ADは脳内の神経細胞に病気の原因とされるたんぱく質「アミロイドベータ(β)」が蓄積することで神経細胞の脱落を招くことが原因だとされる。米イーライリリーの「ケサンラ(一般名=ドナネマブ)」は、アミロイドβを標的とした抗体医薬品で、これまでの医薬品と異なり病気の根本に働きかける。日本では24年11月に発売された。
日本イーライリリーの小森美華医学部長は「AD治療がゴールについて話し合えるものへと変わった」と説明する。既存治療は症状に対処することが主だったため、治療は患者や家族が受け身になる傾向にあった。

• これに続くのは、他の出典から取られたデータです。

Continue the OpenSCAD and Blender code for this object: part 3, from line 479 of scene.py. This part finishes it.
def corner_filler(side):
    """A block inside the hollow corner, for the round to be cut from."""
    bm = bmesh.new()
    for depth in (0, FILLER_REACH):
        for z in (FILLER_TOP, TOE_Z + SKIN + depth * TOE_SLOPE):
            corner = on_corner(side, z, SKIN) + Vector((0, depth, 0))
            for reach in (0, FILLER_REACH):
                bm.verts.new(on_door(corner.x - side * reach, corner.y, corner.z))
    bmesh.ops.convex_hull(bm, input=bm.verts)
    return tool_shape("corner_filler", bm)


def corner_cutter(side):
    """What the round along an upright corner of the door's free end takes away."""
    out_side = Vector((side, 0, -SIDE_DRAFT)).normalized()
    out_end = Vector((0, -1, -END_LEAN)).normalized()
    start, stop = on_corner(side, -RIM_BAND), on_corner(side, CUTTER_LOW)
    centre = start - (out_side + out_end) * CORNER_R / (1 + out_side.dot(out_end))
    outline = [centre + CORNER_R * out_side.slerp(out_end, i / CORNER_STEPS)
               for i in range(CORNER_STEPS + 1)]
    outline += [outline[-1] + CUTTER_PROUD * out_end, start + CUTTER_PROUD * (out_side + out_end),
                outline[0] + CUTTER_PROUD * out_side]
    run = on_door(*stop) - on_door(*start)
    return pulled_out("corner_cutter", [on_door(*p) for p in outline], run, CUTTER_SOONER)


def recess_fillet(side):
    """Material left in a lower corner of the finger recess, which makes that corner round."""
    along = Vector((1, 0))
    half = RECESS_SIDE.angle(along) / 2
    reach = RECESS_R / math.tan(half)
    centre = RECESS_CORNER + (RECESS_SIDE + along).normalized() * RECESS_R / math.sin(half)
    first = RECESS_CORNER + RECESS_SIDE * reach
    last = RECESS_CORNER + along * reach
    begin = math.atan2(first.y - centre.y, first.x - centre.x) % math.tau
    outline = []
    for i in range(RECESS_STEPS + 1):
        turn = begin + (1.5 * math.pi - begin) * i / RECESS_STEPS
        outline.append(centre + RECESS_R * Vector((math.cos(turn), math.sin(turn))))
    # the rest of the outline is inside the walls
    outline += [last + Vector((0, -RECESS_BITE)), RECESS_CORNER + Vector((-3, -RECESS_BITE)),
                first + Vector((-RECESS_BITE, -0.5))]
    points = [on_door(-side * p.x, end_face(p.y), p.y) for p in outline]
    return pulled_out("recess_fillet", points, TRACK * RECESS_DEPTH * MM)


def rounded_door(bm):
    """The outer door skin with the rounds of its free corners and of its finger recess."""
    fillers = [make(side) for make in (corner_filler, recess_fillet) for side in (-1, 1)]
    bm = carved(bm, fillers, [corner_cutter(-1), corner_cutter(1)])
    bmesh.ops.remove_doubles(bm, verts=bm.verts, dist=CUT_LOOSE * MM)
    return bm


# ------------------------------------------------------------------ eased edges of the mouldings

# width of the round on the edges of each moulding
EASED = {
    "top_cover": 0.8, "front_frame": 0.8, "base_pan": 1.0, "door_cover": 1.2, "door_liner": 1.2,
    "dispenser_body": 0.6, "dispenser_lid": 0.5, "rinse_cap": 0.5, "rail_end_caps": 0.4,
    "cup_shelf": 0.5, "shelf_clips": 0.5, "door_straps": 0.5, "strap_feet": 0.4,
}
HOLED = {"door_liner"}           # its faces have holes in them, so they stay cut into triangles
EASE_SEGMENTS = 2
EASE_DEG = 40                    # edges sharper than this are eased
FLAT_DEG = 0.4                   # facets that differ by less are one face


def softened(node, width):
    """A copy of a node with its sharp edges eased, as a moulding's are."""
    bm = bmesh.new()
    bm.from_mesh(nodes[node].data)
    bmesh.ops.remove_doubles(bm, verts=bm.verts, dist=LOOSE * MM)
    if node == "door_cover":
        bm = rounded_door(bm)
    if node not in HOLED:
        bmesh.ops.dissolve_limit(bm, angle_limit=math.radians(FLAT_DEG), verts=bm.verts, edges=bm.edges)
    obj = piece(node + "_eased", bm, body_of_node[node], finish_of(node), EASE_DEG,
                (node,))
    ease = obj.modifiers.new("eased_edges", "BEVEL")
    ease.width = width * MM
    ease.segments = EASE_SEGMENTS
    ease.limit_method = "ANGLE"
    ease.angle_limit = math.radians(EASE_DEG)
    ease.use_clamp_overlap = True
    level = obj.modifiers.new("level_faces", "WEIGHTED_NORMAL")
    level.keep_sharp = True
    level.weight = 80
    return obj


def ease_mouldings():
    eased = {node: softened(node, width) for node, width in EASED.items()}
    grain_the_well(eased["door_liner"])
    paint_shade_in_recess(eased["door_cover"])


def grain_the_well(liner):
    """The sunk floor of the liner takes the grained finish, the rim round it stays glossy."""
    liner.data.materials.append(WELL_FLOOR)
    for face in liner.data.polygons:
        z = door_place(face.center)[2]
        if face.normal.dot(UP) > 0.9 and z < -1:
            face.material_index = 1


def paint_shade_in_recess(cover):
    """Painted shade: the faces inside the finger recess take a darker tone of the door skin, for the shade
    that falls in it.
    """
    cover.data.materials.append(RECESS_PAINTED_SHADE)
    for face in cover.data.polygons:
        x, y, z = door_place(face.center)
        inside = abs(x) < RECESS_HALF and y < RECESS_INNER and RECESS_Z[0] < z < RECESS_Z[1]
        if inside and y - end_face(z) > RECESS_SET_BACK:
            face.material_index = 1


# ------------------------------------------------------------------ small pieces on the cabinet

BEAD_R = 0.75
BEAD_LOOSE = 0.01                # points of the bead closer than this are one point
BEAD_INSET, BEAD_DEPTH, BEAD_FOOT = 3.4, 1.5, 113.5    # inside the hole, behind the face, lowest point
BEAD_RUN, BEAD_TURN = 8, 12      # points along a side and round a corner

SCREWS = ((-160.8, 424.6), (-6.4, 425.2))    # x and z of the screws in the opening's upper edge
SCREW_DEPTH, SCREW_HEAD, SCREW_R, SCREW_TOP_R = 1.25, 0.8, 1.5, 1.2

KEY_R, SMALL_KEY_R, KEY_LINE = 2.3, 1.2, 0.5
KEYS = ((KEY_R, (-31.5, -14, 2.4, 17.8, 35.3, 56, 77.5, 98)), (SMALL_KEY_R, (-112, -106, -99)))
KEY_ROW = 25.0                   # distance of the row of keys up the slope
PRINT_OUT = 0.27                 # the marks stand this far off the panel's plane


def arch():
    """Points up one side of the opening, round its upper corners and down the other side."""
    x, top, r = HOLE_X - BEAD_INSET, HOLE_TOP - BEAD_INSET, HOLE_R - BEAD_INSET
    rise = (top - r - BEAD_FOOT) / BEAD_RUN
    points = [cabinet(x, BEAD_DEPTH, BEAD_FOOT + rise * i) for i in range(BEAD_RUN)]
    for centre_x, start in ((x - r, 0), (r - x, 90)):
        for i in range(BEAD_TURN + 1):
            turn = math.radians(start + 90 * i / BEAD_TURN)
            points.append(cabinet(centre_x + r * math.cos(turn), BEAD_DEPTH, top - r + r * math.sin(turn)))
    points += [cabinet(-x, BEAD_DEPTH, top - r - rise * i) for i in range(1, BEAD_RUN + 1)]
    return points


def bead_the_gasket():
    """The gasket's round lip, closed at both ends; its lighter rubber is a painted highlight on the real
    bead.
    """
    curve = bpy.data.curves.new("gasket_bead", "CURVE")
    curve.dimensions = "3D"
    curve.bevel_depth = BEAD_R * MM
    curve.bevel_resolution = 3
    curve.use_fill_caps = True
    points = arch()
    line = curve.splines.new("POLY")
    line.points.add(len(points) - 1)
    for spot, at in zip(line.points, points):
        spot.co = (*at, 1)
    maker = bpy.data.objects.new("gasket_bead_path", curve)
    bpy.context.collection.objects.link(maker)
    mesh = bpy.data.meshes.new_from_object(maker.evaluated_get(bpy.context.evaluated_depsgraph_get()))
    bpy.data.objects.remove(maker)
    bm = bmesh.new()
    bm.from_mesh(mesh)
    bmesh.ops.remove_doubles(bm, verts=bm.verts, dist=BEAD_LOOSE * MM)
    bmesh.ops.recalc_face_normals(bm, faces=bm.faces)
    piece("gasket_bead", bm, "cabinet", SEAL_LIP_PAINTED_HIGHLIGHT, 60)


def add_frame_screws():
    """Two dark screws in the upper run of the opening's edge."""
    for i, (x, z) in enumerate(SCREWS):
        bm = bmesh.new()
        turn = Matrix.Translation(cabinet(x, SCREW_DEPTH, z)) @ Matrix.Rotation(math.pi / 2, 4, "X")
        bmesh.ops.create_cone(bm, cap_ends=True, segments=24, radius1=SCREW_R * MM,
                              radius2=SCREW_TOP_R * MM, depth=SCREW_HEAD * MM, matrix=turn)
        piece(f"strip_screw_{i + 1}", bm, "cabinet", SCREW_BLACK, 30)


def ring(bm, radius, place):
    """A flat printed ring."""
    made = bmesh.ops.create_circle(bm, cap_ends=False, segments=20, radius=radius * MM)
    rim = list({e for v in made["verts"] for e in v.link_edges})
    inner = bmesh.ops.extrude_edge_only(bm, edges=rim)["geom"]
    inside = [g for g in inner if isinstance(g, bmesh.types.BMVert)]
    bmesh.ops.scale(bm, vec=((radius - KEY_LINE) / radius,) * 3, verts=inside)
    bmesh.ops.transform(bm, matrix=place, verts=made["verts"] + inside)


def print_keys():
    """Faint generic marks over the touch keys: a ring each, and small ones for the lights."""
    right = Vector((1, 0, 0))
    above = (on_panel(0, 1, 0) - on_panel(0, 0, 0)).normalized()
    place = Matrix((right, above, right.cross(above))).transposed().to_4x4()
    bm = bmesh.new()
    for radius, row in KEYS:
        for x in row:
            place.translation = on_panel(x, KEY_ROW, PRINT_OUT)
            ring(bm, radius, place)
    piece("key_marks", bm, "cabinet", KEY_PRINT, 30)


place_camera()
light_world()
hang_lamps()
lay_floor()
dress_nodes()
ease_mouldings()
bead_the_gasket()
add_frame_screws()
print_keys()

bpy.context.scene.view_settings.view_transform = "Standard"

ケサンラは原則として投与期間の上限が18カ月とされる。そのため、例えば投与完了時のアミロイドβの除去を目標として設定でき、医師と患者がより一体となって治療に臨むことができる。
さらに「(症状などが)典型的なAD患者ではなくても、診断結果から治療を始めることができる」(小森医学部長)。これまではAD症状が出た段階で、症状に対して治療を開始するのが主流だった。ケサンラのように疾患の原因に働きかける医薬品の登場で、検査によりアミロイドβの蓄積が確認され、ADと診断された時点で治療の開始を選択できる点も大きな変化だ。
新しい医薬品の使用において、効果に加えて安全性も重要となる。アミロイドβを取り除く作用を持つ医薬品を使った際に発生することがある有害事象として、脳内の微小出血が知られ、投与後は特に管理が求められる。小森医学部長は「磁気共鳴断層撮影装置(MRI)検査による管理をどのようにしていくのかなど、安全性の観点も含めて医薬品の特性をしっかり説明する」と話す。
新薬は患者や医師にとって大きな利益をもたらす一方で、既存治療法に比べて情報が不足している。製薬企業は疾患や医薬品への情報発信について、取り組みの強化や工夫を凝らし、医薬品の適正使用に尽力する。